Jindera was gazetted in 1869 with 126 acres set aside for the village. The first Post Office opened a year later and Jindera soon grew into a prosperous town that at one stage featured a hospital, 2 schools, 4 hotels, parks and sporting facilities. There was even a racetrack opposite the location of the original public school.
Jindera also had a Town Common where most of the village people had a cow for the domestic milk supply. When 56 German settlers arrived in the 1860s from South Australia, they camped at the Four Mile Creek to access a good supply of running water. A Pioneer Cairn has been erected on the site of that original camp. Most of the settlers came to Australia to escape religious persecution and to worship freely according to their faith.
By the end of the 1880s, the town had a Church of England, a Lutheran church and even a Lutheran school that taught exclusively in German.
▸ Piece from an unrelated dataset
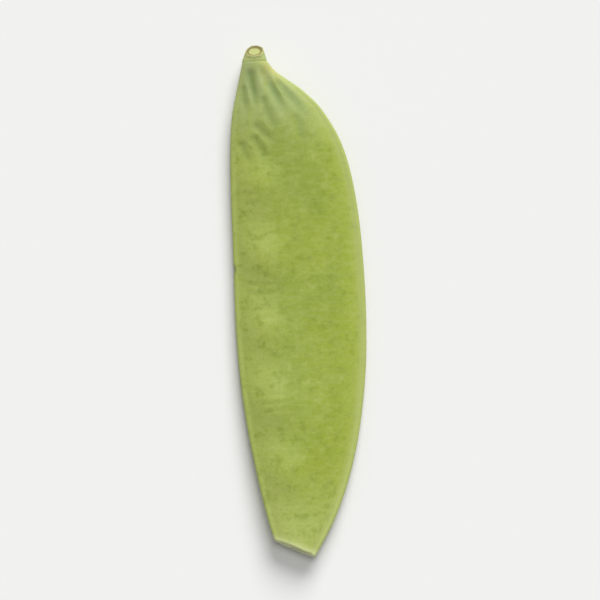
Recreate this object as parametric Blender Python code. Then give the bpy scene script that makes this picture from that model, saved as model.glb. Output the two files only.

The Jindera Government “Tank” was made in 1889 and gazetted as a Public Watering Place in 1890. It was made with pick and shovel, horse and dray. Its capacity is about half a million litres, and it has never run dry.
Over the years Jindera has hosted many interesting visitors including the German Consul in the early 1900s. In 1970 Governor General Sir Paul Hasluck visited, and children from St John’s School and the Jindera Public School assembled at the museum to greet him. Sir Paul was so impressed with the museum that he returned there to record his Australia Day speech in 1972.